Ein erstes Treffen sollte in möglichst lockerer Form stattfinden, rät Martin Textor, Mitarbeiter am Staatsinstitut für Frühpädagogik in München. „Sinnvoll ist es, den Partner als neuen Bekannten in die Familie einzuführen, beispielsweise an einem Abend in der Woche. Nach einem kurzen Kennenlernen gehen die Kinder ins Bett, die Erwachsenen nutzen die Zeit für sich.“ Auf Zärtlichkeiten sollte man, sagt Textor, an solchen Abenden jedoch verzichten. Zu groß sei die Gefahr, daß ein Kind plötzlich im Zimmer stehe und die Situation nicht einschätzen könne.

„Zärtlichkeiten irritieren und verletzen Kinder meist sehr“, sagt auch Psychologin Kaiser. Denn damit werde ihnen sehr deutlich vor Augen geführt, daß es die Beziehung von Vater und Mutter endgültig nicht mehr gibt. Zusätzlich zum gefühlten Verlust des einen Elternteils komme die Angst, nun auch noch den anderen an einen fremden Menschen zu verlieren.

Deshalb sollten Eltern ihren Kindern gerade jetzt vermitteln, daß die Gefühle zum neuen Partner die Elternliebe nicht mindern. Ausflüge und Spielenachmittage ohne den neuen Lebensgefährten seien genauso wichtig wie Schmusestunden mit Mutter und Vater. Um die neuen Lebensumstände für alle Beteiligten zu erleichtern, helfe es zuweilen, den Ex-Partner einzubeziehen. Signalisiere er Zustimmung zu der neuen Beziehung, falle es oft auch den Kindern leichter, sich damit zu arrangieren. Grund: Tochter oder Sohn haben nicht das Gefühl, den neuen Partner aus Solidarität mit dem außenstehenden Elternteil ablehnen zu müssen.

Lehnen Kinder den neuen Partner kategorisch ab, gelte es zunächst, die Gründe zu erforschen, sagt Kaiser. Hat die Antipathie etwas mit dem Menschen an sich, seinem Verhalten den Kindern gegenüber, seinen Ansichten zu tun?
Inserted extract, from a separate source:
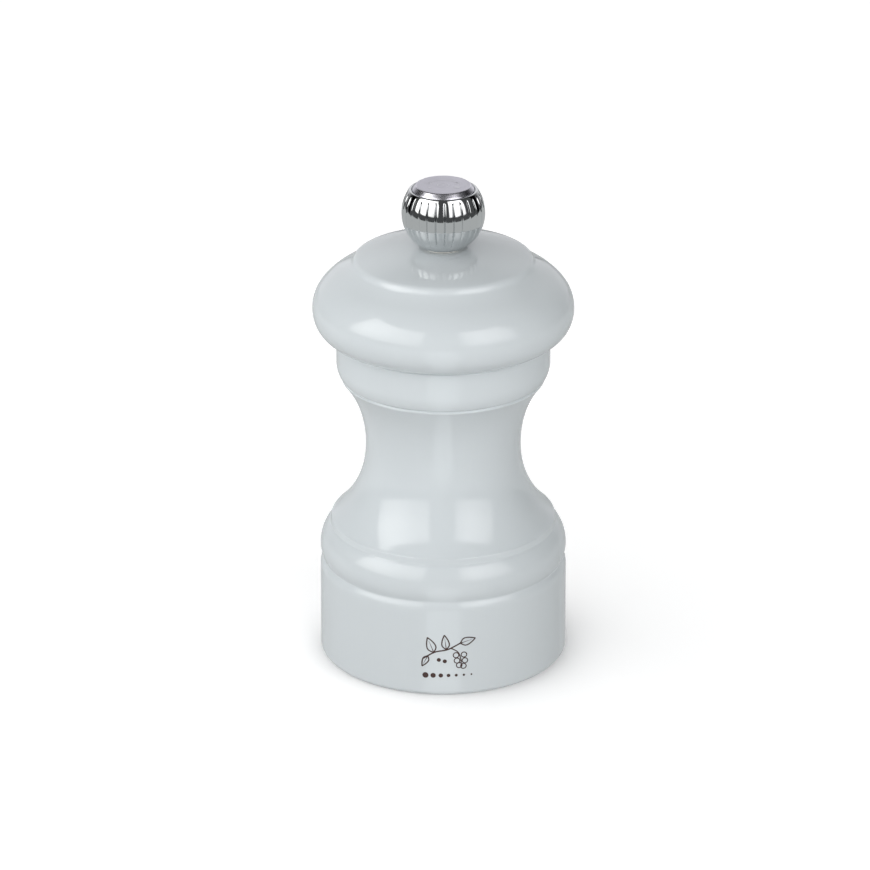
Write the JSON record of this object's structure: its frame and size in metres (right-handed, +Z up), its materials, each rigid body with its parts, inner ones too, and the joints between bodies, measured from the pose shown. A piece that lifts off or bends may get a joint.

Oder leiden die Kinder generell unter der Familiensituation und machen den neuen Partner zum Sündenbock für die familiäre Misere?

Speziell im letzten Fall bringe es nichts, die Kinder mit Logik überzeugen zu wollen. Sätze wie „Ich habe Hans doch noch gar nicht gekannt, als Vati und ich uns trennten. Deshalb kann er nicht Schuld an der Scheidung sein“, erreichen die Kinder meist nicht, sagt Textor. Vielmehr gehe es darum, ihnen ihre Ängste zu nehmen, mit ihnen über ihre Trauer und Wut zu sprechen. Wichtig sei es, dem Kind Zeit zu geben, immer wieder das Gespräch anzubieten und bei aller eigenen Verliebtheit nicht zu vergessen, daß für die Kinder die komplette vertraute Familienstruktur zusammengebrochen ist.

Erleichtert reagieren Kinder oft schon dann, wenn sie merken, daß durch den neuen Partner ihre Vergangenheit nicht völlig ausgelöscht wird. Darum helfen Eltern ihrem Nachwuchs, wenn er ganz normal vom Wochenendausflug mit dem Vater sprechen und über den Urlaub mit der Mutter berichten darf – auch in Gegenwart des neuen Lebensgefährten.

Der sollte sich in der Anfangszeit den Kindern gegenüber offen, aber nicht anbiedernd präsentieren. „Ihr dürft mich Papa nennen“ sei ein fataler Einstieg, sagt Kaiser. Schließlich gehe es nicht darum, den eigentlichen Vater zu ersetzen, sondern eine langfristige, freundschaftliche Beziehung zum Kind aufzubauen.

Foto: Die richtige Wortwahl ist gefragt: Auch kleinen Kindern sollte man Veränderungen im Leben der Eltern mitteilen.